I read a lot about his method of directing because directing films and conducting orchestras are very much analogous. Because I’m a performer and also a leader, i.e., a “director,” I have to figure out the differences between all of those things. For instance, when you’re creating you have to have something in mind regarding the practicalities of how it’s going to be performed. But once a work is created you have to summon a kind of leadership and then work with your actors to bring it to life.
Kevin Spacey said the genius of Altman was that he allowed actors to think that they had more freedom than they actually had, which I think is fabulous. Altman probably got something even better than he wanted because he had the flexibility to listen to actors’ suggestions.
That’s the kind of leadership I aspire to. But it’s actually much harder in the classical music industry than it is in film because we’re working with a text with less of a margin for freedom. I have to say I find this a frustrating aspect of working in the classical genre as opposed to a genre that involves improvisation.
All of a Piece
The biggest cultural influence on my music has been Indian classical music, and it’s not, to be honest, the melodic influence so much as the rhythmic influence. My melodic influence is a mainly modal language that comes from modern Western classical music and from some world music. My rhythmic language comes from north Indian music, particularly the sounds of the tabla, which have hugely changed my language.
And then there’s the whole Middle Eastern thing that I got into because of Kinan Azmeh. I’m not really much of an expert on any of that but aurally I know the style. But when we work together we’re not trying to create something traditional at all, whereas my approach to the Indian influences are much more rigorous because I know a lot more about the actual workings of those genres.
I love combining musical influences. I’m basically an eclectic in every way. I was taught by eclectics and I only seem to work with eclectics. But I never do synthesis for its own sake. I never think consciously, “this needs to be mixed with that.” Ultimately everything is concept-driven, so if I think something needs a certain element for the sake of the concept and just because I’m moved by it then I’ll use it.
The fun part for me is the concept stage, when I get to plan what happens in the piece. My attitude toward what I create is that everything must have a unity about it. If you want to achieve something very Mozartian you have to trim the fat and you can only do that with a clear vision.
Educating the Whole Person
Daniel Barenboim is my favourite musical philosopher and his big credo is that music is a metaphor for life. I believe absolutely in that; music is the perfect tool for understanding yourself and the world, not in terms of specific events but in terms of how human beings function in society and in themselves. It’s escapism and also a window to understanding. People can reach this understanding even if they don’t play an instrument.
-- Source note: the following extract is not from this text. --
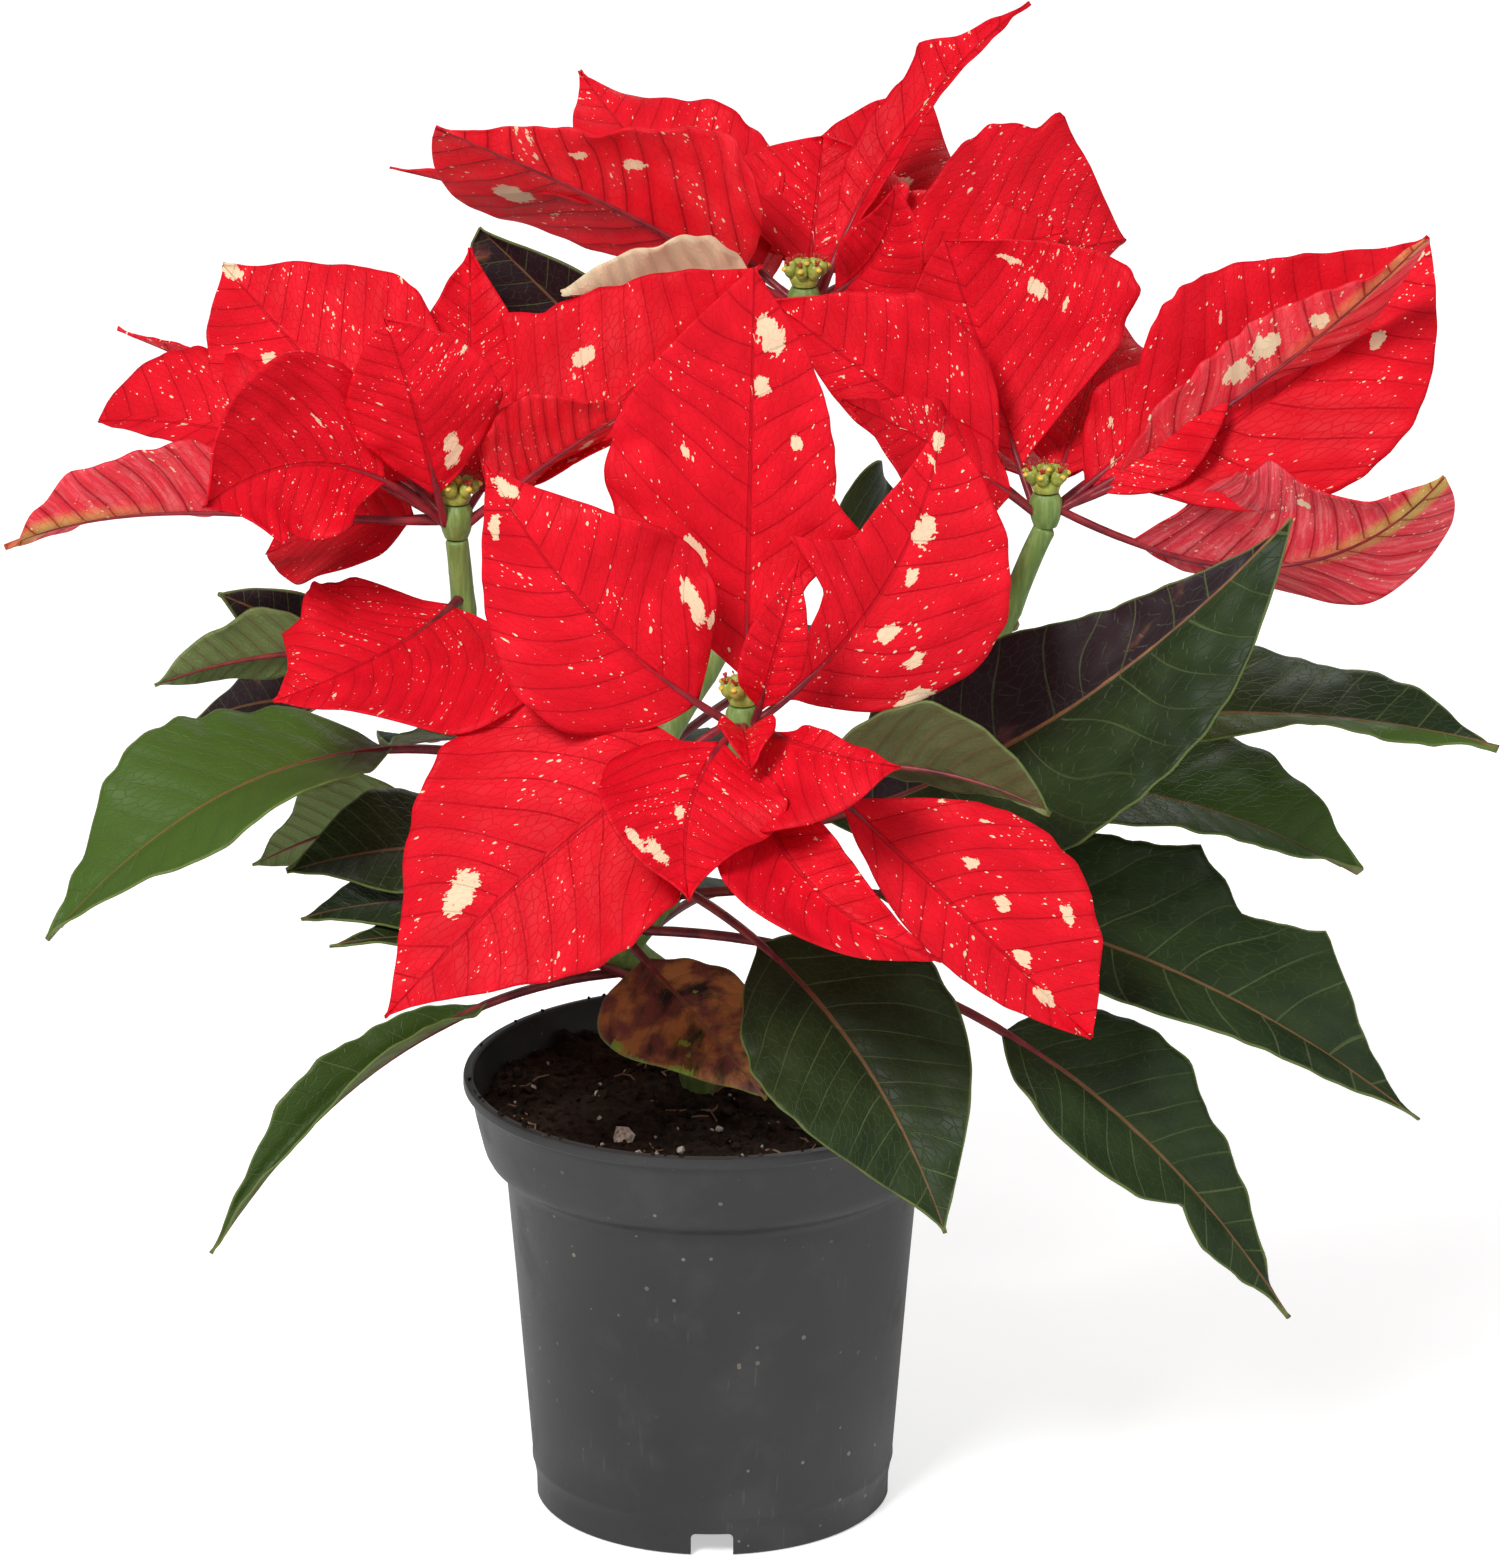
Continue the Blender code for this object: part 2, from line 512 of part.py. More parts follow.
def blade_point(blade, reach, t, u):
    """Middle of the blade's thickness at t along it and u across it, -1 to 1."""
    face = blade_frame(blade, reach)[1]
    step = 0.01
    forward = (spine(blade, reach, t + step) - spine(blade, reach, t - step)).normalized()
    up = (face - forward * face.dot(forward)).normalized()
    out = forward.cross(up)
    side = 1 if u > 0 else -1
    along_blade = min(1.0, max(0.0, (t - blade.stalk) / (1 - blade.stalk)))
    reach_out = abs(u) * half_width(blade, side, along_blade)
    spread = min(1.0, along_blade * 6)
    bend = math.radians(blade.cup[side > 0]) * abs(u) * spread
    angle = math.radians(blade.fold[side > 0]) * spread + bend / 2
    reach_out *= math.sin(bend / 2) / (bend / 2) if abs(bend) > 1e-4 else 1.0
    ripple = math.sin(2 * math.pi * blade.waves * along_blade + (0.6 if side > 0 else 3.6))
    ripple *= blade.wave * sum(blade.halves) * abs(u) ** 1.6 * 4 * along_blade * (1 - along_blade)
    return (spine(blade, reach, t) + out * side * reach_out * math.cos(angle)
            + up * (reach_out * math.sin(angle) + ripple))


def blade_rows(blade):
    """Places along the lamina where it has a row of points, with a row at every lobe's edges."""
    rows = [place + shift * LOBE_REACH for _, place, _ in blade.lobes for shift in (-1, 0, 1)]
    for row in ROWS:
        if all(abs(row - other) > 0.05 for other in rows):
            rows.append(row)
    return sorted(rows)


def blade_solid(name, blade, start, reach, material=None):
    """A thin closed blade with its stalk, triangles alike on both faces."""
    rows = [0.0] + [blade.stalk + row * (1 - blade.stalk) for row in blade_rows(blade)]
    grid = [[start + blade_point(blade, reach, t, u) for u in COLUMNS] for t in rows]
    last_row = len(rows) - 1
    last_column = len(COLUMNS) - 1
    bm = bmesh.new()
    faces = {1: [], -1: []}
    for i, t in enumerate(rows):
        sheet = {1: [], -1: []}
        for j, u in enumerate(COLUMNS):
            length = grid[min(i + 1, last_row)][j] - grid[max(i - 1, 0)][j]
            across = grid[i][min(j + 1, last_column)] - grid[i][max(j - 1, 0)]
            normal = length.cross(across).normalized() * -1
            leaf = t > blade.stalk * 1.02
            middle = RIB_THICKNESS if u == 0 else BLADE_THICKNESS
            thick = middle if leaf else STALK_THICKNESS * (1 - 0.4 * u * u)
            for way in (1, -1):
                spot = grid[i][j] + normal * way * thick / 2
                sheet[way].append(bm.verts.new(spot * MM))
        faces[1].append(sheet[1])
        faces[-1].append(sheet[-1])
    for way in (1, -1):
        sheet = faces[way]
        for i in range(last_row):
            for j in range(last_column):
                a, b = sheet[i][j], sheet[i][j + 1]
                d, c = sheet[i + 1][j], sheet[i + 1][j + 1]
                tris = ((a, b, c), (a, c, d)) if j < 2 else ((a, b, d), (b, c, d))
                for tri in tris:
                    bm.faces.new(tri)
    top, bottom = faces[1], faces[-1]
    rim = [(0, j) for j in range(last_column)]
    rim += [(i, last_column) for i in range(last_row)]
    rim += [(last_row, last_column - j) for j in range(last_column)]
    rim += [(last_row - i, 0) for i in range(last_row)]
    for (i, j), (k, m) in zip(rim, rim[1:] + rim[:1]):
        bm.faces.new((top[i][j], top[k][m], bottom[k][m]))
        bm.faces.new((top[i][j], bottom[k][m], bottom[i][j]))
    return place_object(name, bm, material, sharp=60)


def heart(name):
    """Middle of a bloom's core: on the branch's end, a gap above it."""
    return BRANCHES[name][-1] + Vector((0, 0, GAP))


def make_bloom(name, material):
    """One bloom: bracts whose stalks grow together in a short core on the branch's end."""
    base = heart(name)
    bm = turned([(0, 0), (CORE_RADIUS * 0.8, 0), (CORE_RADIUS, CORE_HEIGHT * 0.5),
                 (CORE_RADIUS * 0.85, CORE_HEIGHT), (0, CORE_HEIGHT)], STEM_SIDES)
    bmesh.ops.translate(bm, verts=bm.verts, vec=base * MM)
    bloom = place_object(f"bloom_{name}", bm, material)
    bracts = []
    for blade in BLOOMS[name].values():
        tip = Vector(blade.tip) + Vector((0, 0, HEART_RISE))
        outward = Vector((tip.x, tip.y, 0)).normalized()
        start = Vector((0, 0, CORE_HEIGHT * 0.5)) + outward * CORE_RADIUS * 0.85
        bracts.append(blade_solid("bract", blade, base + start, tip - start))
    return outer_shell(boolean(bloom, "UNION", bracts, "MANIFOLD"))


def make_buds(name, material):
    """The small flower buds in the heart of a bloom, grown together at their foot."""
    base = heart(name) + Vector((0, 0, CORE_HEIGHT + GAP))
    bm = turned([(0, 0), (CORE_RADIUS * 0.7, 0), (BUD_RING, 3.2), (0, 4.4)], STEM_SIDES)
    bmesh.ops.translate(bm, verts=bm.verts, vec=base * MM)
    cluster = place_object(f"buds_{name}", bm, material)
    buds = []
    for i in range(BUD_COUNT):
        angle = 2 * math.pi * i / (BUD_COUNT - 1)
        ring = 0 if i == BUD_COUNT - 1 else BUD_RING
        spot = Vector((ring * math.cos(angle), ring * math.sin(angle), 4.0 + (ring == 0) * 1.6))
        bm = bmesh.new()
        stretch = Matrix.Diagonal((1, 1, 1.35, 1))
        shift = Matrix.Translation((base + spot) * MM)
        bmesh.ops.create_uvsphere(bm, u_segments=6, v_segments=4, radius=BUD_RADIUS * MM,
                                  matrix=shift @ stretch)
        buds.append(place_object("bud", bm, None))
    return boolean(cluster, "UNION", buds, "MANIFOLD")


def seat(name):
    """Where a leaf's stalk starts, its near corner a gap off the branch, and its reach from there."""
    branch, place, blade = LEAVES[name]
    middle, along, radius = branch_at(branch, place)
    tip = Vector(blade.tip)
    forward = spine(blade, tip - middle, 0.02).normalized()
    outward = (forward - along * forward.dot(along)).normalized()
    tilt = math.sqrt(max(0.0, 1 - forward.dot(outward) ** 2))
    start = middle + outward * (radius + GAP + STALK_HALF_WIDTH * tilt)
    return start, tip - start


def make_leaf(name, material):
    """One leaf on its branch."""
    start, reach = seat(name)
    return blade_solid(name, LEAVES[name][2], start, reach, material)


def main():
    clear_scene()
    make_pot()
    make_soil()
    make_stem()
    red = make_material("red bract", (0.70, 0.010, 0.022), 0.5)
    bud = make_material("bud green", (0.42, 0.44, 0.06), 0.5)
    green = make_material("leaf green", (0.030, 0.080, 0.026), 0.45)
    purple = make_material("young leaf purple", (0.045, 0.016, 0.028), 0.4)
    for name in BLOOMS:
        make_bloom(name, red)
        make_buds(name, bud)
    for name in LEAVES:
        young = any(word in name for word in ("purple", "glossy", "dark"))
        material = red if name.startswith("bract") else purple if young else green
        make_leaf(name, material)


main()
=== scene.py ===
"""Poinsettia in a nursery pot: its looks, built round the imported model."""
import math
import random
from dataclasses import dataclass

import bmesh
import bpy
from mathutils import Matrix, Vector, noise


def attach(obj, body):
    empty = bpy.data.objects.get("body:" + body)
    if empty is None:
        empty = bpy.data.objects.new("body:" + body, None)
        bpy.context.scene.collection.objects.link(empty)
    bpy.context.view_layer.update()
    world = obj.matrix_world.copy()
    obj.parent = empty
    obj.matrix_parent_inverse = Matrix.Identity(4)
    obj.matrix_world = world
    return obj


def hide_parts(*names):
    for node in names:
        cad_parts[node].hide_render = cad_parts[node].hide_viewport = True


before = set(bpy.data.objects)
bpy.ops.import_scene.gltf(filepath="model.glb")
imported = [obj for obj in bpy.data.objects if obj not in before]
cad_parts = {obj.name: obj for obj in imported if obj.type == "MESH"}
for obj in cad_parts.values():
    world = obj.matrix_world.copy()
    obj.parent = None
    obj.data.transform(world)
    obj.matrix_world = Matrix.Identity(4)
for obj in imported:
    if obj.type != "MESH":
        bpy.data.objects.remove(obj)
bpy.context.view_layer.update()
MM = 0.001


# Pot: one thin moulding of dark grey polypropylene with a rolled lip, a collar, a tapered wall, a
# foot ring with notches and drain holes. It is moulded in one shot and has a fine dull grain. It
# carries dust, water marks, grains of soil and rubbed lines from the shelf.
POT_HEIGHT = 117.5
FOOT_HEIGHT = 6.5
POT_OUTSIDE = (
    (64.1, 117.5), (64.8, 117.2), (65.0, 116.6), (65.0, 114.9), (64.6, 114.4), (63.5, 114.1),
    (63.1, 113.4), (61.9, 107.0), (60.0, 98.9), (59.5, 97.3), (58.6, 95.6), (57.0, 94.2),
    (55.4, 93.2), (54.5, 91.8), (54.0, 90.4), (51.6, 62.0), (48.3, 20.0), (47.65, 11.6),
    (47.75, 11.0), (47.75, 10.2), (47.45, 9.7), (47.0, 7.0), (46.8, 6.0), (46.7, 0.4), (46.3, 0.0),
    (44.8, 0.0), (44.4, 0.4), (44.1, 6.5), (17.6, 6.5), (16.8, 6.0), (15.2, 0.3), (14.8, 0.0),
)
POT_INSIDE = (
    (14.2, 1.6), (16.6, 8.1), (45.5, 8.1), (52.7, 92.5), (55.0, 94.9), (58.1, 99.1), (62.0, 114.3),
    (62.4, 117.0), (62.9, 117.5),
)
POT_FLOOR = 1.6
POT_STEPS = 144
POT_CREASE = 35
DRAIN_ANGLES = [60 * i + 30 for i in range(6)]
DRAIN_RADIUS = 3.5
DRAIN_CIRCLE = 31.0
NOTCH_ANGLES = [90 * i for i in range(4)]
NOTCH_SIZE = (11.0, 7.0, 12.0)
NOTCH_CIRCLE = 45.7
NOTCH_ROUND = 1.2


def link_mesh(name, bm, materials, angle=40):
    """A finished bmesh in metres becomes one smooth piece."""
    mesh = bpy.data.meshes.new(name)
    bm.to_mesh(mesh)
    bm.free()
    mesh.shade_smooth()
    mesh.set_sharp_from_angle(angle=math.radians(angle))
    for material in materials:
        mesh.materials.append(material)
    piece = bpy.data.objects.new(name, mesh)
    bpy.context.scene.collection.objects.link(piece)
    return piece


def put(tree, kind, inputs, **settings):
    """One shader node. Inputs are numbers, colours or other nodes' outputs, by name or place."""
    made = tree.nodes.new("ShaderNode" + kind)
    for key, value in settings.items():
        setattr(made, key, value)
    for socket, value in inputs.items():
        if isinstance(value, bpy.types.NodeSocket):
            tree.links.new(value, made.inputs[socket])
        else:
            made.inputs[socket].default_value = value
    return made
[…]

Counterpoint, for example, is a means of presenting an opposing argument that can freely express itself and still be harmonious. If you listen to even a very simple Bach piece that has just two lines, the two lines are expressing themselves without compromise. That’s just one of many examples in music.
There is no other discipline that so thoroughly combines every aspect of being human than that of physically playing an instrument. You’re combining the physical, the emotional, the intellectual, and the spiritual. But educators need to understand that music is so much more than a fun, extracurricular thing. It is fun but they need to know what else music can offer, which is just as important as mathematics or any other subject.